When I was 17 I had the perfect summer. Somehow I managed
to cram in two weeks at music camp, one week at Myrtle Beach, one week at an
inner-city missions trip, one week at Bible camp, one week at church camp, and
somehow managed to wash my clothes in between all the packing and repacking. It
was as full of fun and memories and life changing experiences as you could
possibly imagine. (I paid for it the following summer when I worked between
50-60 hours a week saving for my first semester of college.)
Yes, the summer of ’02 is one I have lifted to the gold
medal level of summers. It tops them all. And I haven’t had a summer that’s
really come close. Until this year.
This summer was practically perfect. As yet another Rochester
winter melted into a bevy of spring concerts I found myself holding on for dear
life. And then, finally, by the middle of June, we entered the sweetness of my favorite season.
Two glorious weddings, my birthday, two particularly
stellar weeks at Csehy, a staycation, and then a full week at Rehoboth Beach
followed by four days in PA with my folks. (And the Olympics were on for two
weeks.) I remember what it is to feel fully alive. I watched a meteor shower at
11PM on the beach with my husband. I ran along the shore for miles, never
feeling out of breath, drinking in the salty breeze and cool waves. I read at
least a dozen books. I drank great coffee and found some new wonderful cold
brew options courtesy of Starbucks. I’ve never had more fun in my kitchen. I’ve
worn more makeup this summer than in my entire life, and it’s because I had the
time and enjoyed doing it. Self-care
is a real thing. I am finally starting to believe it a little bit.
My boys have grown. Owen is saying new words every day
and reaching for independence as far as is humanly possible for a twenty-one
month old. James has quietly grown about a foot and a half in height, while
displaying new measures of compassion, intelligence, musicality, and humor. I
had a little extra time this summer to step back and marvel at their little
lives and how good God did when He made them.
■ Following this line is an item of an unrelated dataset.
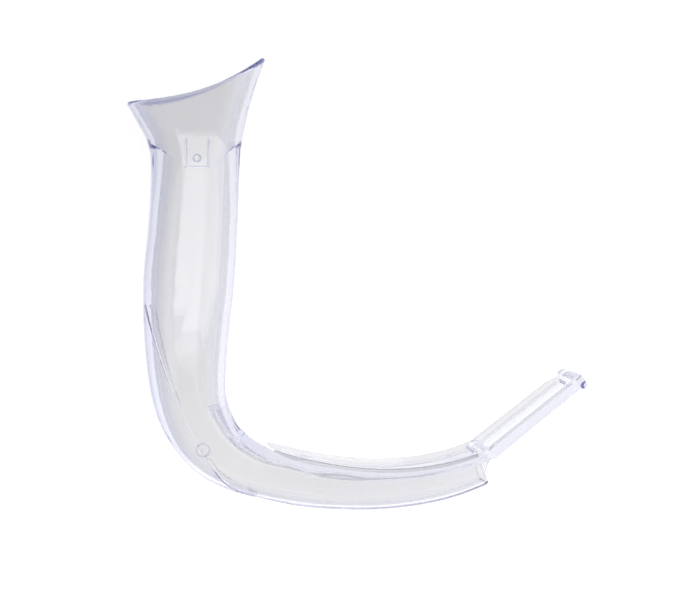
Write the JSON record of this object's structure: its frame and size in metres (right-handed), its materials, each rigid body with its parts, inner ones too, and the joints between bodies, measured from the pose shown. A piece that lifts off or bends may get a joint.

I’ve seen my extended family. I celebrate that I am as
comfortable around my in-laws as I am anyone. To be with them is to be home.
Sometime in the past year the blurring line in my mind of “married into” went
away. I am a Smith. And I love it.
I am also a Davis. And I love it. To sing alongside my
brother and sister-in-law at their church was an honor. To cry, in person, with
my mother over hopes and dreams so filling. To watch my dad guide his
grandbabies in the great outdoors brought more tears to my eyes. And to praise
the Lord for his mercies in protecting my baby brother through a potentially
life-threatening crash…wordless.
Perhaps you can understand why it took me a little longer than
usual to drag my sorry behind out the door to work today. My first in-office
day in weeks. I pumped myself up on the drive thinking about connecting with my
coworkers and reflecting on the past few months.
When I got in my office there was a message waiting for
me. “Hey Julie! Would you mind giving this a listen and be ready to talk about
it with me in a bit?”
I clicked the link.
It was to a Christmas musical.
Wahhhhhh!
I need more summer.
Book 49/50: The
Piano Shop on the Left Bank: Discovering a Forgotten Passion in a Paris Atelier.
I finished this a few weeks ago but forgot to put it on the blog for listing’s
sake. This came highly recommended from a well-read friend. It was very well
written and, as a pianist, naturally interesting. It was one of those artsy
books—it was supposed to be as poetic and allusive as it was factual, even as a
memoir. It was not particularly gripping—I chose to pick it up each evening.
But I finished it, enjoyed it, and recommend it.